A decisive factor in the ruling of the High Court, however, was whether the presentation of evidence provided the High Court with the necessary clarity to form the view that Bente Klarlund Pedersen in publishing the articles acted deliberately or with gross negligence in connection with falsifying or distorting the scientific message. In assessing whether it is a deliberate act or a case of gross negligence related to falsification or distortion, the High Court has not considered it of major significance whether Bente Klarlund Pedersen, as was the case in relation to articles 3-5 and article 12 together with Mark Febbraio, was listed as final author on the articles”.

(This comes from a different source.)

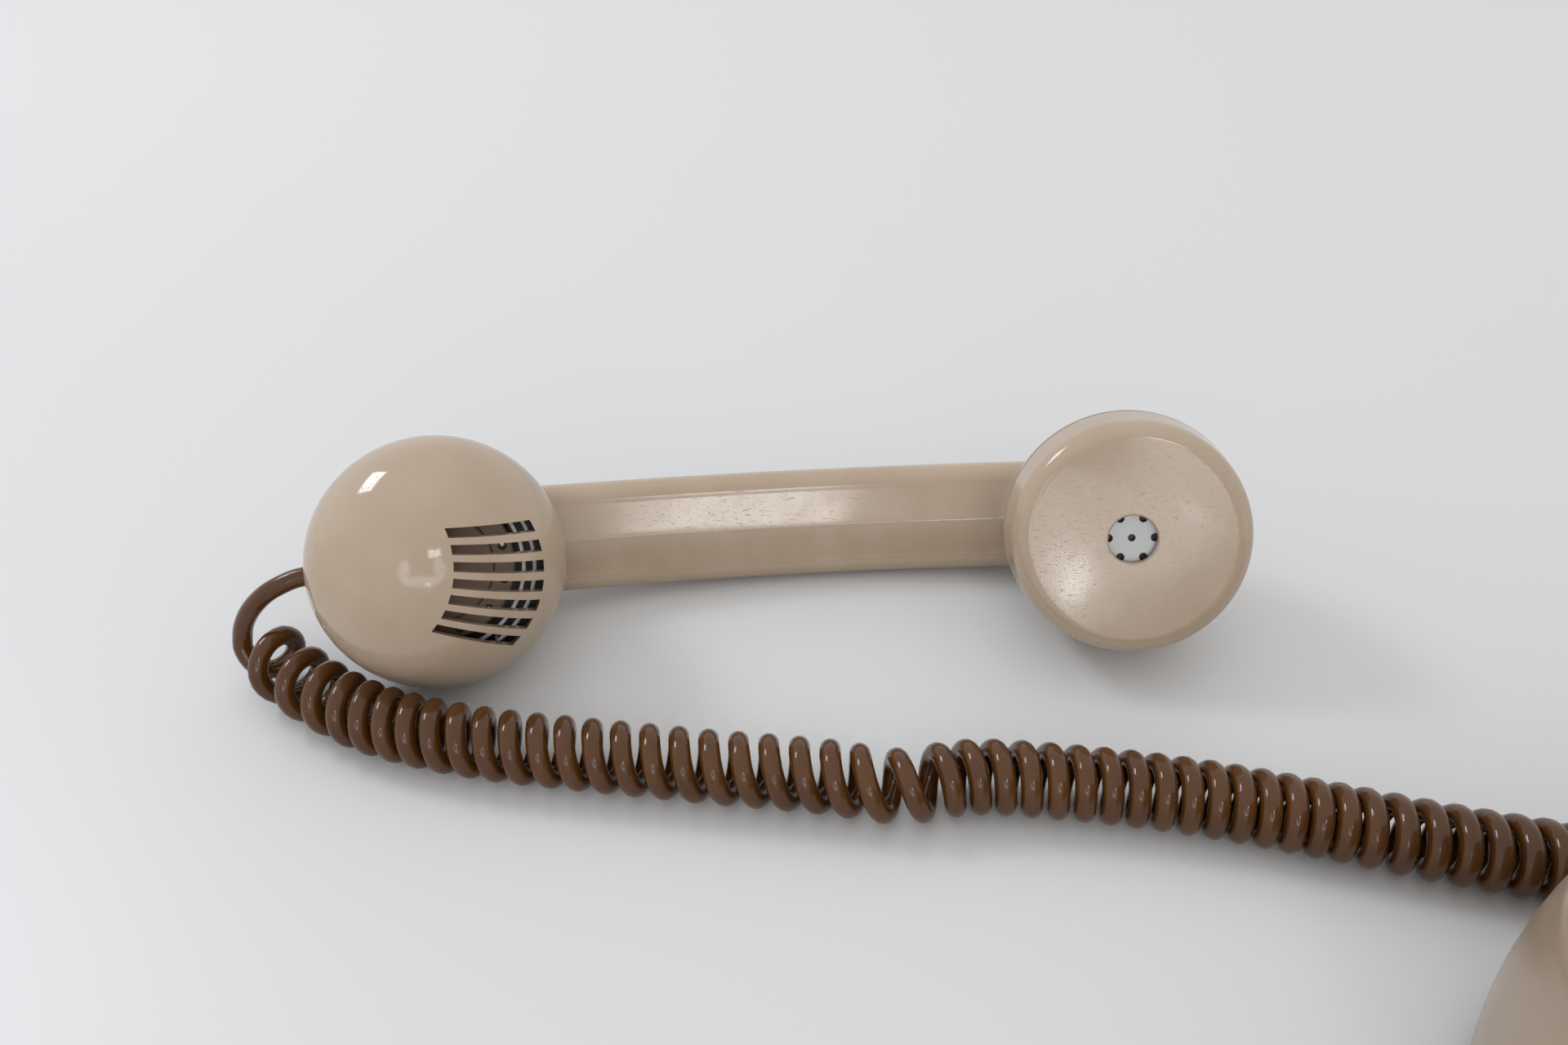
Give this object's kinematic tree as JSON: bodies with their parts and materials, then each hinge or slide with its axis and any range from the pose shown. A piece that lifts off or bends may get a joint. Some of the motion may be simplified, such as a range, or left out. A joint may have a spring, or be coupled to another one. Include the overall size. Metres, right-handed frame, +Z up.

The Danish Committee on Research Misconduct (DCRM) has taken this issue into account in the following cases:
- DCRM ruling of 7 February 2020 (case no. 2019-01): A PhD student had plagiarised other texts in some of the articles included in the student’s article-based PhD dissertation, including an article that the supervisor had co-authored. The procedure is described in the ruling as follows:
“The respondent has stated that he first became aware of the plagiarism in the PhD student’s article-based dissertation when he read the first version of the dissertation’s introduction, less than six months prior to the deadline for submitting the dissertation. The respondent and his co-supervisor then held three meetings with the PhD student, at which they talked about the problem and instructed the PhD student to remove all plagiarism. They also provided the PhD student with guidance in good scientific practice. At the second meeting, the respondent and the co-supervisor discovered that there was still plagiarism present in the dissertation, and it was repeated to the PhD student that all plagiarism should be removed. At the third meeting, the PhD student assured the respondent and the co-supervisor that all plagiarism had been removed from the dissertation. In connection with the plagiarism check, the respondent was informed that there was also plagiarism in some of the articles, including the product for which he is a co-author and to which the report relates. The co-author statement associated with the product states that the PhD student “wrote the entire draft version”. The respondent contributed a discussion of the PhD student’s ideas, suggestions for a theoretical framework and suggestions for swapping around individual sections, and corrected calculation errors in some of the tables in an earlier draft of the article. The respondent also presented the article at a conference, in the absence of the PhD student. The respondent further states that when he discovered plagiarism in the article, he instructed the PhD student to withdraw the article and upload a new, cleansed version, which the PhD student has since done.”
The Committee stated inter alia the following in its ruling:
“The co-author statement states that:
The PhD student contributed to defining the overall problem and proposed the core scientific idea to solve it. The PhD student wrote the entire draft version of the paper, and revised it in accordance with the co-author’s comments. However, in some cases a few structural adjustments were made by the co-author.
Subsequently, and on the basis of the respondent’s information concerning the final part of the supervision of the PhD student in connection with the student’s PhD project, and as the respondent, when he discovered the plagiarism in the product, instructed the PhD student to withdraw the product and submit a new, cleansed version, which the PhD student subsequently did, the Committee finds overall that the respondent has not acted intentionally or with gross negligence, cf. section 3 (1) item 1 of the Act.
On this basis, the Committee does not find that research misconduct has taken place, cf. section 16(1) of the Act.”
- DCRM ruling of 7 February 2020 (case no. 2019-02): Similar ruling.